TASK INSTRUCTIONS
Copy the data word for word, keeping every line.

* Begin *

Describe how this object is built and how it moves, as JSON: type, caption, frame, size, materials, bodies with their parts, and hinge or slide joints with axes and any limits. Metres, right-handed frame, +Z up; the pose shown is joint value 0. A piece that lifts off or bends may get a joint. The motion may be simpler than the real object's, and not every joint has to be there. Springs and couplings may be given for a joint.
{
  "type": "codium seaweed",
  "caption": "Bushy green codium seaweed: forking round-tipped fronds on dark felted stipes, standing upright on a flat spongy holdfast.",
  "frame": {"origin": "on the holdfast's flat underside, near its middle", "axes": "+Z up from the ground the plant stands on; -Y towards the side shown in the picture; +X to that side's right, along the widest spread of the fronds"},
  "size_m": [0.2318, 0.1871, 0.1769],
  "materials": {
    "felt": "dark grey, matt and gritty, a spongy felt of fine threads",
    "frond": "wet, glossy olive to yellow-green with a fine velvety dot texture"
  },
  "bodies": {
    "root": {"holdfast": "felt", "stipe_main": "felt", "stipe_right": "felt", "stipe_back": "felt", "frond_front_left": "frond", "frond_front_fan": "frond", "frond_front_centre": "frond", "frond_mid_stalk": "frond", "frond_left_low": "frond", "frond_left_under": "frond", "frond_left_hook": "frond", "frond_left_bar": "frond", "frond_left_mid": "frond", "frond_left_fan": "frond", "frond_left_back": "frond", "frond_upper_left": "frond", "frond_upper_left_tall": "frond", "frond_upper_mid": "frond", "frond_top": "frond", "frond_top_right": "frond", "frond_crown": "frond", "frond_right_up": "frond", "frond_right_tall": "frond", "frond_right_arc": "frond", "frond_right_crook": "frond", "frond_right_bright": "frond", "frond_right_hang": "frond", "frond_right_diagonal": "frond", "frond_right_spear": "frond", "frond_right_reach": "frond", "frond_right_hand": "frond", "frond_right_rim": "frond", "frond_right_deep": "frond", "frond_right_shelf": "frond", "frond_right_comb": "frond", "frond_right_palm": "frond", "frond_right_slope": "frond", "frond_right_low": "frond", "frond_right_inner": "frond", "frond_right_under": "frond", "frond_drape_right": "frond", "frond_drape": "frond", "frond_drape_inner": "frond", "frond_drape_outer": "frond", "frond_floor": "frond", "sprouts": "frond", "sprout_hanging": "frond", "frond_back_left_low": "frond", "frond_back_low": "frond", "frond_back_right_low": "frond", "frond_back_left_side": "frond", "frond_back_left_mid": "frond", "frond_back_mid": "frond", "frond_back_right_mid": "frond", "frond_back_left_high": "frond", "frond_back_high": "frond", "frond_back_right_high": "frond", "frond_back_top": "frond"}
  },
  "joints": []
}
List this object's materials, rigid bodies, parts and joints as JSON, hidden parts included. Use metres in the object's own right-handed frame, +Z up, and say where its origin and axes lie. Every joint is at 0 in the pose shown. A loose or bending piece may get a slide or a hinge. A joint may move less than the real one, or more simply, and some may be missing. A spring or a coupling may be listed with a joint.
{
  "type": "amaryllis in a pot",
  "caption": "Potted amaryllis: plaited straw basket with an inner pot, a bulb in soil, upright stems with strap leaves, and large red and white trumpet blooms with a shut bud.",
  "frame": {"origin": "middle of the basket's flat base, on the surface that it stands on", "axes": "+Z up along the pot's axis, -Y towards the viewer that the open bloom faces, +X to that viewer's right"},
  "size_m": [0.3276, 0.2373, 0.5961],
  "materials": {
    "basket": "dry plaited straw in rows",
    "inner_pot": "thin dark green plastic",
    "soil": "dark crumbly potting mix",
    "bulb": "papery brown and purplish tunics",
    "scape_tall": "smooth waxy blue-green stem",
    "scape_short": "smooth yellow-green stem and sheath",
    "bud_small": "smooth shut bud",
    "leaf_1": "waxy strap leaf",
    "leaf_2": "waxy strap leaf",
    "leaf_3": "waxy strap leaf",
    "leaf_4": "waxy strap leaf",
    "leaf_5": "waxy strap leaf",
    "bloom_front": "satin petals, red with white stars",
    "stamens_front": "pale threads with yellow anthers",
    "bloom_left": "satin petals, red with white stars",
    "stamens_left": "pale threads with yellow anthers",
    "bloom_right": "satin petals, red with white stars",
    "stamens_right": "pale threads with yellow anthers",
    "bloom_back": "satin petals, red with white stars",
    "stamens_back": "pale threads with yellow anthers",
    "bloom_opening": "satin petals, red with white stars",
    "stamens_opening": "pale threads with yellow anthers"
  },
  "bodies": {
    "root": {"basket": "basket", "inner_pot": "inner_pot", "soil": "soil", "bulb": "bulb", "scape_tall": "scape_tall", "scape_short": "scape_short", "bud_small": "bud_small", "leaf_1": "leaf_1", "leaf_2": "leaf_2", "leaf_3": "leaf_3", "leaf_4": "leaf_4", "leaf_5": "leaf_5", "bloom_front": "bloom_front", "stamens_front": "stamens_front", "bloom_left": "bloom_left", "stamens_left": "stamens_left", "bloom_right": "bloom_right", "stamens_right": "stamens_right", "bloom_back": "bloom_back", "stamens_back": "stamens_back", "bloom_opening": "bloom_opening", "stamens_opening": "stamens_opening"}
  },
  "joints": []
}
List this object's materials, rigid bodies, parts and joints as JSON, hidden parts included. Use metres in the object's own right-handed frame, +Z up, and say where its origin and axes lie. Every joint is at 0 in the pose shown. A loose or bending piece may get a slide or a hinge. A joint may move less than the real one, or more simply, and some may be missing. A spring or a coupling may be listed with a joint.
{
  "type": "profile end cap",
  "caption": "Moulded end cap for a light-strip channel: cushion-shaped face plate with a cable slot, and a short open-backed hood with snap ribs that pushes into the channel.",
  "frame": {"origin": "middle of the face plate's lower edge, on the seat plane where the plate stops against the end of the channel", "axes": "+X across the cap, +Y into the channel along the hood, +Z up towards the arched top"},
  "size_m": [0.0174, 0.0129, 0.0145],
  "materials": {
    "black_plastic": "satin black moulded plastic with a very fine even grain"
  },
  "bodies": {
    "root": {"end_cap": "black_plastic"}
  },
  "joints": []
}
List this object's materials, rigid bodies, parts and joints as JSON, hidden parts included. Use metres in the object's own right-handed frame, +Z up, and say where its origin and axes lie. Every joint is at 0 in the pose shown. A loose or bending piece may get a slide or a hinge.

* End *

WRITTEN RESPONSE
Describe how this object is built and how it moves, as JSON: type, caption, frame, size, materials, bodies with their parts, and hinge or slide joints with axes and any limits. Metres, right-handed frame, +Z up; the pose shown is joint value 0. A piece that lifts off or bends may get a joint. The motion may be simpler than the real object's, and not every joint has to be there. Springs and couplings may be given for a joint.
{
  "type": "codium seaweed",
  "caption": "Bushy green codium seaweed: forking round-tipped fronds on dark felted stipes, standing upright on a flat spongy holdfast.",
  "frame": {"origin": "on the holdfast's flat underside, near its middle", "axes": "+Z up from the ground the plant stands on; -Y towards the side shown in the picture; +X to that side's right, along the widest spread of the fronds"},
  "size_m": [0.2318, 0.1871, 0.1769],
  "materials": {
    "felt": "dark grey, matt and gritty, a spongy felt of fine threads",
    "frond": "wet, glossy olive to yellow-green with a fine velvety dot texture"
  },
  "bodies": {
    "root": {"holdfast": "felt", "stipe_main": "felt", "stipe_right": "felt", "stipe_back": "felt", "frond_front_left": "frond", "frond_front_fan": "frond", "frond_front_centre": "frond", "frond_mid_stalk": "frond", "frond_left_low": "frond", "frond_left_under": "frond", "frond_left_hook": "frond", "frond_left_bar": "frond", "frond_left_mid": "frond", "frond_left_fan": "frond", "frond_left_back": "frond", "frond_upper_left": "frond", "frond_upper_left_tall": "frond", "frond_upper_mid": "frond", "frond_top": "frond", "frond_top_right": "frond", "frond_crown": "frond", "frond_right_up": "frond", "frond_right_tall": "frond", "frond_right_arc": "frond", "frond_right_crook": "frond", "frond_right_bright": "frond", "frond_right_hang": "frond", "frond_right_diagonal": "frond", "frond_right_spear": "frond", "frond_right_reach": "frond", "frond_right_hand": "frond", "frond_right_rim": "frond", "frond_right_deep": "frond", "frond_right_shelf": "frond", "frond_right_comb": "frond", "frond_right_palm": "frond", "frond_right_slope": "frond", "frond_right_low": "frond", "frond_right_inner": "frond", "frond_right_under": "frond", "frond_drape_right": "frond", "frond_drape": "frond", "frond_drape_inner": "frond", "frond_drape_outer": "frond", "frond_floor": "frond", "sprouts": "frond", "sprout_hanging": "frond", "frond_back_left_low": "frond", "frond_back_low": "frond", "frond_back_right_low": "frond", "frond_back_left_side": "frond", "frond_back_left_mid": "frond", "frond_back_mid": "frond", "frond_back_right_mid": "frond", "frond_back_left_high": "frond", "frond_back_high": "frond", "frond_back_right_high": "frond", "frond_back_top": "frond"}
  },
  "joints": []
}
List this object's materials, rigid bodies, parts and joints as JSON, hidden parts included. Use metres in the object's own right-handed frame, +Z up, and say where its origin and axes lie. Every joint is at 0 in the pose shown. A loose or bending piece may get a slide or a hinge. A joint may move less than the real one, or more simply, and some may be missing. A spring or a coupling may be listed with a joint.
{
  "type": "amaryllis in a pot",
  "caption": "Potted amaryllis: plaited straw basket with an inner pot, a bulb in soil, upright stems with strap leaves, and large red and white trumpet blooms with a shut bud.",
  "frame": {"origin": "middle of the basket's flat base, on the surface that it stands on", "axes": "+Z up along the pot's axis, -Y towards the viewer that the open bloom faces, +X to that viewer's right"},
  "size_m": [0.3276, 0.2373, 0.5961],
  "materials": {
    "basket": "dry plaited straw in rows",
    "inner_pot": "thin dark green plastic",
    "soil": "dark crumbly potting mix",
    "bulb": "papery brown and purplish tunics",
    "scape_tall": "smooth waxy blue-green stem",
    "scape_short": "smooth yellow-green stem and sheath",
    "bud_small": "smooth shut bud",
    "leaf_1": "waxy strap leaf",
    "leaf_2": "waxy strap leaf",
    "leaf_3": "waxy strap leaf",
    "leaf_4": "waxy strap leaf",
    "leaf_5": "waxy strap leaf",
    "bloom_front": "satin petals, red with white stars",
    "stamens_front": "pale threads with yellow anthers",
    "bloom_left": "satin petals, red with white stars",
    "stamens_left": "pale threads with yellow anthers",
    "bloom_right": "satin petals, red with white stars",
    "stamens_right": "pale threads with yellow anthers",
    "bloom_back": "satin petals, red with white stars",
    "stamens_back": "pale threads with yellow anthers",
    "bloom_opening": "satin petals, red with white stars",
    "stamens_opening": "pale threads with yellow anthers"
  },
  "bodies": {
    "root": {"basket": "basket", "inner_pot": "inner_pot", "soil": "soil", "bulb": "bulb", "scape_tall": "scape_tall", "scape_short": "scape_short", "bud_small": "bud_small", "leaf_1": "leaf_1", "leaf_2": "leaf_2", "leaf_3": "leaf_3", "leaf_4": "leaf_4", "leaf_5": "leaf_5", "bloom_front": "bloom_front", "stamens_front": "stamens_front", "bloom_left": "bloom_left", "stamens_left": "stamens_left", "bloom_right": "bloom_right", "stamens_right": "stamens_right", "bloom_back": "bloom_back", "stamens_back": "stamens_back", "bloom_opening": "bloom_opening", "stamens_opening": "stamens_opening"}
  },
  "joints": []
}
List this object's materials, rigid bodies, parts and joints as JSON, hidden parts included. Use metres in the object's own right-handed frame, +Z up, and say where its origin and axes lie. Every joint is at 0 in the pose shown. A loose or bending piece may get a slide or a hinge. A joint may move less than the real one, or more simply, and some may be missing. A spring or a coupling may be listed with a joint.
{
  "type": "profile end cap",
  "caption": "Moulded end cap for a light-strip channel: cushion-shaped face plate with a cable slot, and a short open-backed hood with snap ribs that pushes into the channel.",
  "frame": {"origin": "middle of the face plate's lower edge, on the seat plane where the plate stops against the end of the channel", "axes": "+X across the cap, +Y into the channel along the hood, +Z up towards the arched top"},
  "size_m": [0.0174, 0.0129, 0.0145],
  "materials": {
    "black_plastic": "satin black moulded plastic with a very fine even grain"
  },
  "bodies": {
    "root": {"end_cap": "black_plastic"}
  },
  "joints": []
}
List this object's materials, rigid bodies, parts and joints as JSON, hidden parts included. Use metres in the object's own right-handed frame, +Z up, and say where its origin and axes lie. Every joint is at 0 in the pose shown. A loose or bending piece may get a slide or a hinge.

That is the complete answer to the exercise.